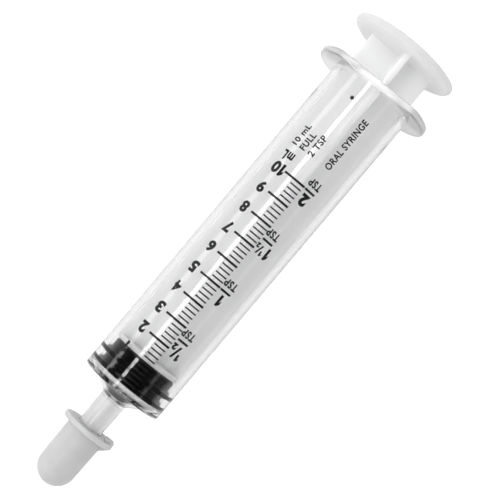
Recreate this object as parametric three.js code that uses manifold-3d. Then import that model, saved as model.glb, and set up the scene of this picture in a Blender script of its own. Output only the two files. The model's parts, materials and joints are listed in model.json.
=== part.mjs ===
// Oral syringe, 10 mL, lying on a table with its scale facing up.
// Four separate pieces: barrel, rubber stopper, plunger rod and tip cap.
// Every piece is drawn about the syringe axis: "along" is measured from 0.8 mm behind the barrel's
// front face towards the thumb rest, and "radius" is measured out from the axis.

import * as THREE from 'three';
import { mergeVertices } from 'three/addons/utils/BufferGeometryUtils.js';
import Module from 'manifold-3d';

const wasm = await Module();
wasm.setup();

// Driving dimensions, in millimetres.

const ROUND_STEPS = 72;
const SMALL_ROUND_STEPS = 48;

const BORE_RADIUS = 7.95;
const BARREL_RADIUS_AT_TIP = 9.05;
const BARREL_RADIUS_AT_FLANGE = 9.2;
const BARREL_FRONT = -0.8;
const FRONT_CORNER_ROUND = 0.4;
const BORE_FLOOR = 0.85;
const CONE_BOTTOM = -2.2;
const CONE_MOUTH_RADIUS = 6.9;

const NOZZLE_END = -16.5;
const NOZZLE_ROOT = -3.1;
const NOZZLE_TIP_RADIUS = 2.6;
const NOZZLE_ROOT_RADIUS = 2.8;
const CHANNEL_RADIUS = 1.15;

const FLANGE_START = 76.0;
const FLANGE_THICKNESS = 1.6;
const FLANGE_RADIUS = 13.2;
const FLANGE_HALF_DEPTH = 9.4;
const FLANGE_EDGE_ROUND = 0.35;

const RETAINING_RIDGE_START = 69.4;
const RETAINING_RIDGE_RADIUS = 7.78;

const STOPPER_RADIUS = 7.9;
const STOPPER_FRONT = 0.95;
const STOPPER_GROOVE_RADIUS = 7.1;
const STOPPER_REAR_RADIUS = 7.15;
const STOPPER_LENGTH = 6.8;
const SOCKET_MOUTH_RADIUS = 2.3;
const SOCKET_RADIUS = 3.5;

const ROD_START = STOPPER_LENGTH + 0.3;
const ROD_NECK_RADIUS = 2.0;
const ROD_HEAD_RADIUS = 3.2;
const ROD_FRONT_DISC_RADIUS = 7.3;
const ROD_FRONT_DISC_END = ROD_START + 1.0;
const RIB_HALF_WIDTH = 7.6;
const RIB_THICKNESS = 1.3;
const RIB_ROOT_FILLET = 0.6;

const THUMB_REST_START = 85.4;
const THUMB_REST_END = 87.1;
const THUMB_REST_RADIUS = 12.1;
const THUMB_DISH_RADIUS = 8.5;
const THUMB_DISH_DEPTH = 0.7;

const CAP_END = -24.2;
const CAP_DOME_RADIUS = 4.05;
const CAP_BODY_RADIUS = 4.2;
const CAP_MOUTH = -10.3;
const CAP_COLLAR_RADIUS = 5.75;
const CAP_COLLAR_THICKNESS = 1.15;
const CAP_CLEARANCE = 0.08;
const CAP_POCKET_RADIUS = 1.8;
const CAP_POCKET_END = -22.2;
const CAP_TAB_WIDTH = 1.8;

// Geometry helpers.

// Turns a profile of [along, radius] points about the syringe axis, which becomes +X.
// A flat of the faceted circle, not a corner, faces straight down.
function turned(profile, steps = ROUND_STEPS) {
  const points = profile.map(([along, radius]) => new THREE.Vector2(radius, along));
  const geometry = new THREE.LatheGeometry(points, steps, Math.PI / steps, 2 * Math.PI);
  geometry.rotateZ(-Math.PI / 2);
  return geometry;
}

// Extrudes a shape, drawn across the axis, from "start" to "end" along it.
// The shape's own x runs along -Y, and its own y along +Z.
function extrudedAlongAxis(shape, start, end, edgeRound, curveSegments) {
  const geometry = new THREE.ExtrudeGeometry(shape, {
    depth: end - start - 2 * edgeRound,
    bevelEnabled: edgeRound > 0,
    bevelThickness: edgeRound,
    bevelSize: edgeRound,
    bevelOffset: -edgeRound,
    bevelSegments: 3,
    curveSegments,
  });
  geometry.translate(0, 0, edgeRound);
  const toAxis = new THREE.Matrix4().makeBasis(
    new THREE.Vector3(0, -1, 0),
    new THREE.Vector3(0, 0, 1),
    new THREE.Vector3(-1, 0, 0),
  );
  geometry.applyMatrix4(toAxis);
  geometry.applyMatrix4(new THREE.Matrix4().makeTranslation(end, 0, 0));
  return geometry;
}

function toSolid(geometry) {
  const bare = geometry.clone();
  bare.deleteAttribute('normal');
  bare.deleteAttribute('uv');
  const merged = mergeVertices(bare, 1e-4);
  const mesh = new wasm.Mesh({
    numProp: 3,
    vertProperties: new Float32Array(merged.attributes.position.array),
    triVerts: new Uint32Array(merged.index.array),
  });
  mesh.merge();
  return new wasm.Manifold(mesh);
}

function toGeometry(solid) {
  const { vertProperties, triVerts } = solid.getMesh();
  const geometry = new THREE.BufferGeometry();
  geometry.setAttribute('position', new THREE.BufferAttribute(vertProperties, 3));
  geometry.setIndex(new THREE.BufferAttribute(triVerts, 1));
  geometry.computeVertexNormals();
  return geometry;
}

// Points of a quarter turn or any other arc, as [along, radius] pairs.
function arc(alongCentre, radiusCentre, size, fromDegrees, toDegrees, steps) {
  const points = [];
  for (let step = 0; step <= steps; step += 1) {
    const angle = THREE.MathUtils.degToRad(fromDegrees + (toDegrees - fromDegrees) * step / steps);
    points.push([alongCentre + size * Math.cos(angle), radiusCentre + size * Math.sin(angle)]);
  }
  return points;
}

function nozzleRadiusAt(along) {
  const share = (along - NOZZLE_END) / (NOZZLE_ROOT - NOZZLE_END);
  return NOZZLE_TIP_RADIUS + (NOZZLE_ROOT_RADIUS - NOZZLE_TIP_RADIUS) * share;
}

// Barrel: tube, end wall with its shallow cone, nozzle and finger flange in one moulding.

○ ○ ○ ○

■ **Requirement**: Restate the whole listing exactly.

■ **Solution to the problem**:
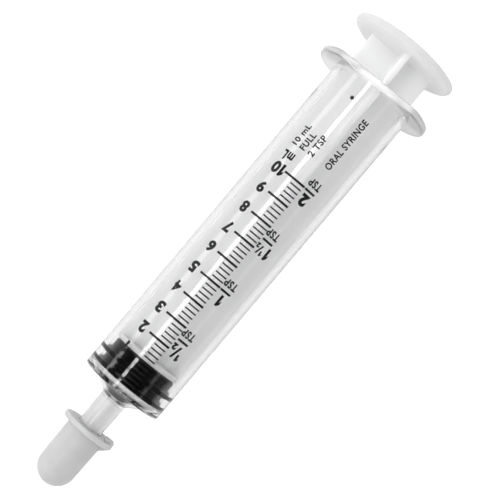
Recreate this object as parametric three.js code that uses manifold-3d. Then import that model, saved as model.glb, and set up the scene of this picture in a Blender script of its own. Output only the two files. The model's parts, materials and joints are listed in model.json.
=== part.mjs ===
// Oral syringe, 10 mL, lying on a table with its scale facing up.
// Four separate pieces: barrel, rubber stopper, plunger rod and tip cap.
// Every piece is drawn about the syringe axis: "along" is measured from 0.8 mm behind the barrel's
// front face towards the thumb rest, and "radius" is measured out from the axis.

import * as THREE from 'three';
import { mergeVertices } from 'three/addons/utils/BufferGeometryUtils.js';
import Module from 'manifold-3d';

const wasm = await Module();
wasm.setup();

// Driving dimensions, in millimetres.

const ROUND_STEPS = 72;
const SMALL_ROUND_STEPS = 48;

const BORE_RADIUS = 7.95;
const BARREL_RADIUS_AT_TIP = 9.05;
const BARREL_RADIUS_AT_FLANGE = 9.2;
const BARREL_FRONT = -0.8;
const FRONT_CORNER_ROUND = 0.4;
const BORE_FLOOR = 0.85;
const CONE_BOTTOM = -2.2;
const CONE_MOUTH_RADIUS = 6.9;

const NOZZLE_END = -16.5;
const NOZZLE_ROOT = -3.1;
const NOZZLE_TIP_RADIUS = 2.6;
const NOZZLE_ROOT_RADIUS = 2.8;
const CHANNEL_RADIUS = 1.15;

const FLANGE_START = 76.0;
const FLANGE_THICKNESS = 1.6;
const FLANGE_RADIUS = 13.2;
const FLANGE_HALF_DEPTH = 9.4;
const FLANGE_EDGE_ROUND = 0.35;

const RETAINING_RIDGE_START = 69.4;
const RETAINING_RIDGE_RADIUS = 7.78;

const STOPPER_RADIUS = 7.9;
const STOPPER_FRONT = 0.95;
const STOPPER_GROOVE_RADIUS = 7.1;
const STOPPER_REAR_RADIUS = 7.15;
const STOPPER_LENGTH = 6.8;
const SOCKET_MOUTH_RADIUS = 2.3;
const SOCKET_RADIUS = 3.5;

const ROD_START = STOPPER_LENGTH + 0.3;
const ROD_NECK_RADIUS = 2.0;
const ROD_HEAD_RADIUS = 3.2;
const ROD_FRONT_DISC_RADIUS = 7.3;
const ROD_FRONT_DISC_END = ROD_START + 1.0;
const RIB_HALF_WIDTH = 7.6;
const RIB_THICKNESS = 1.3;
const RIB_ROOT_FILLET = 0.6;

const THUMB_REST_START = 85.4;
const THUMB_REST_END = 87.1;
const THUMB_REST_RADIUS = 12.1;
const THUMB_DISH_RADIUS = 8.5;
const THUMB_DISH_DEPTH = 0.7;

const CAP_END = -24.2;
const CAP_DOME_RADIUS = 4.05;
const CAP_BODY_RADIUS = 4.2;
const CAP_MOUTH = -10.3;
const CAP_COLLAR_RADIUS = 5.75;
const CAP_COLLAR_THICKNESS = 1.15;
const CAP_CLEARANCE = 0.08;
const CAP_POCKET_RADIUS = 1.8;
const CAP_POCKET_END = -22.2;
const CAP_TAB_WIDTH = 1.8;

// Geometry helpers.

// Turns a profile of [along, radius] points about the syringe axis, which becomes +X.
// A flat of the faceted circle, not a corner, faces straight down.
function turned(profile, steps = ROUND_STEPS) {
  const points = profile.map(([along, radius]) => new THREE.Vector2(radius, along));
  const geometry = new THREE.LatheGeometry(points, steps, Math.PI / steps, 2 * Math.PI);
  geometry.rotateZ(-Math.PI / 2);
  return geometry;
}

// Extrudes a shape, drawn across the axis, from "start" to "end" along it.
// The shape's own x runs along -Y, and its own y along +Z.
function extrudedAlongAxis(shape, start, end, edgeRound, curveSegments) {
  const geometry = new THREE.ExtrudeGeometry(shape, {
    depth: end - start - 2 * edgeRound,
    bevelEnabled: edgeRound > 0,
    bevelThickness: edgeRound,
    bevelSize: edgeRound,
    bevelOffset: -edgeRound,
    bevelSegments: 3,
    curveSegments,
  });
  geometry.translate(0, 0, edgeRound);
  const toAxis = new THREE.Matrix4().makeBasis(
    new THREE.Vector3(0, -1, 0),
    new THREE.Vector3(0, 0, 1),
    new THREE.Vector3(-1, 0, 0),
  );
  geometry.applyMatrix4(toAxis);
  geometry.applyMatrix4(new THREE.Matrix4().makeTranslation(end, 0, 0));
  return geometry;
}

function toSolid(geometry) {
  const bare = geometry.clone();
  bare.deleteAttribute('normal');
  bare.deleteAttribute('uv');
  const merged = mergeVertices(bare, 1e-4);
  const mesh = new wasm.Mesh({
    numProp: 3,
    vertProperties: new Float32Array(merged.attributes.position.array),
    triVerts: new Uint32Array(merged.index.array),
  });
  mesh.merge();
  return new wasm.Manifold(mesh);
}

function toGeometry(solid) {
  const { vertProperties, triVerts } = solid.getMesh();
  const geometry = new THREE.BufferGeometry();
  geometry.setAttribute('position', new THREE.BufferAttribute(vertProperties, 3));
  geometry.setIndex(new THREE.BufferAttribute(triVerts, 1));
  geometry.computeVertexNormals();
  return geometry;
}

// Points of a quarter turn or any other arc, as [along, radius] pairs.
function arc(alongCentre, radiusCentre, size, fromDegrees, toDegrees, steps) {
  const points = [];
  for (let step = 0; step <= steps; step += 1) {
    const angle = THREE.MathUtils.degToRad(fromDegrees + (toDegrees - fromDegrees) * step / steps);
    points.push([alongCentre + size * Math.cos(angle), radiusCentre + size * Math.sin(angle)]);
  }
  return points;
}

function nozzleRadiusAt(along) {
  const share = (along - NOZZLE_END) / (NOZZLE_ROOT - NOZZLE_END);
  return NOZZLE_TIP_RADIUS + (NOZZLE_ROOT_RADIUS - NOZZLE_TIP_RADIUS) * share;
}

// Barrel: tube, end wall with its shallow cone, nozzle and finger flange in one moulding.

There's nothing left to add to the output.